Nitrogen is the element in greatest abundance in air (78.082% by volume of dry air). It forms strong bonds with other atoms which are difficult to split. Nitrogen atoms in N2 are bonded together by a triple bond, and are less reactive than oxygen, the other main component of air: nitrogen does not react readily unless it is heated to high temperatures or is provided with a catalyst.

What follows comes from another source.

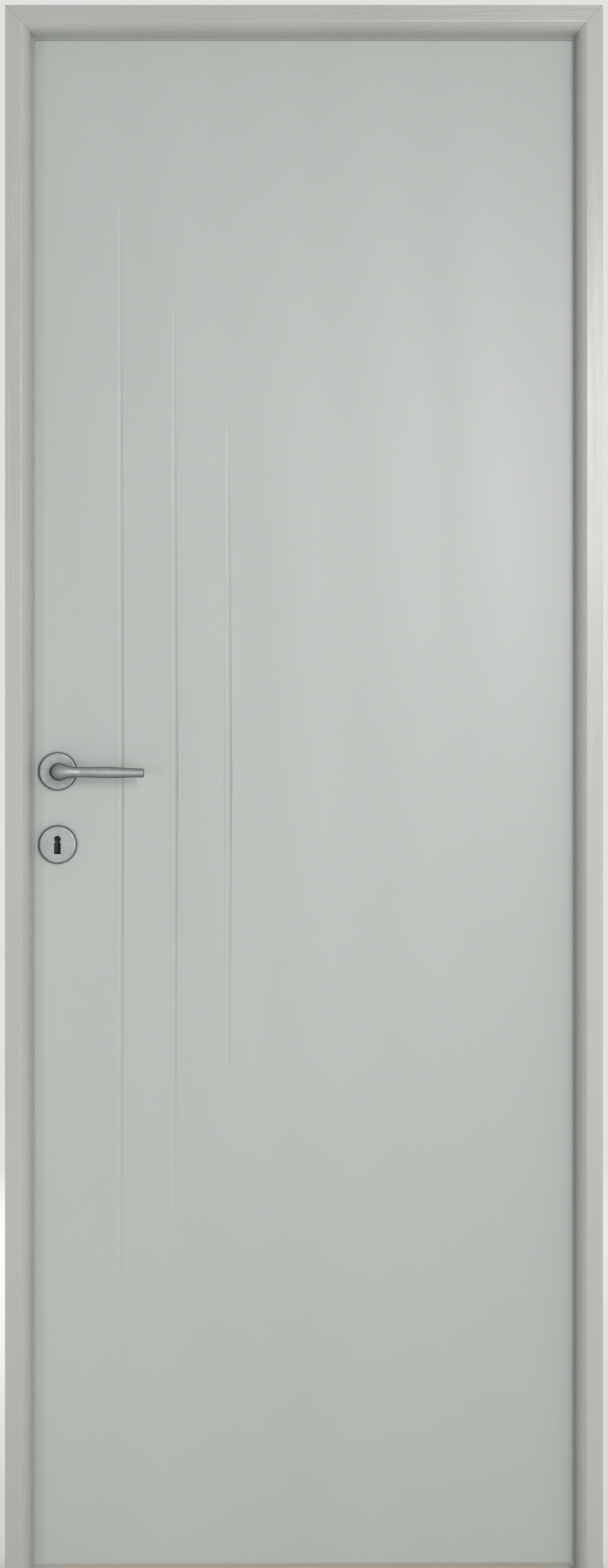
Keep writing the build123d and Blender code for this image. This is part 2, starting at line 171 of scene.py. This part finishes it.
# Colours: most are a main tone and a second one that is mixed into it
UPRIGHT_PAINT = (srgb(181, 183, 180), srgb(172, 174, 170))
# The head's paint is the uprights' paint a few levels darker: painted shade for the head, which gets
# less light
LEVEL_PAINT_SHADED = (srgb(178, 180, 177), srgb(169, 171, 167))
JOINT_SHADE = srgb(128, 129, 125)
LEAF_PAINT = (srgb(187, 190, 187), srgb(182, 185, 182))
EDGE_PAINT = (srgb(200, 202, 196), srgb(188, 190, 182))
RAIL_WOOD = (srgb(205, 186, 148), srgb(184, 160, 120))
BLOCK_WOOD = (srgb(196, 170, 126), srgb(170, 140, 98))
SEAL_RUBBER = (srgb(162, 164, 161), srgb(150, 153, 150))
PLATE_ALLOY = (srgb(149, 153, 153), srgb(142, 146, 146))
# Painted shade: a dark rim tone painted where the plates turn away from the eye, standing for the
# dark room they reflect
PLATE_RIM_SHADE = srgb(70, 71, 72)
LEVER_ALLOY = (srgb(152, 157, 155), srgb(144, 149, 147))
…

By the late 18th Century the study of chemistry had advanced to the stage that it was known that a fraction of air did not support combustion. An early description of nitrogen is contained within Karl Wilhelm Scheele's Chemische Abhandlung von der Luft und dem Feuer (Chemical treatise of Air and Fire) first published in 1777. In a paper published in 1785, the English chemist Henry Cavendish (1731-1810), proved the correction of the supposition that when electric sparks are passed through air there is a shrinkage of volume owing to the nitrogen uniting with oxygen to form nitric acid. Antoine Laurent Lavoisier (1743-1794) named nitrogen azote.
Nitrogen, at -196°c, can freeze liquids, and it is used to freeze food and biological material in order to preserve them. As nitrogen gas is an unreactive atmosphere it is used in petrol storage tanks and food packaging to slow down rates of reaction.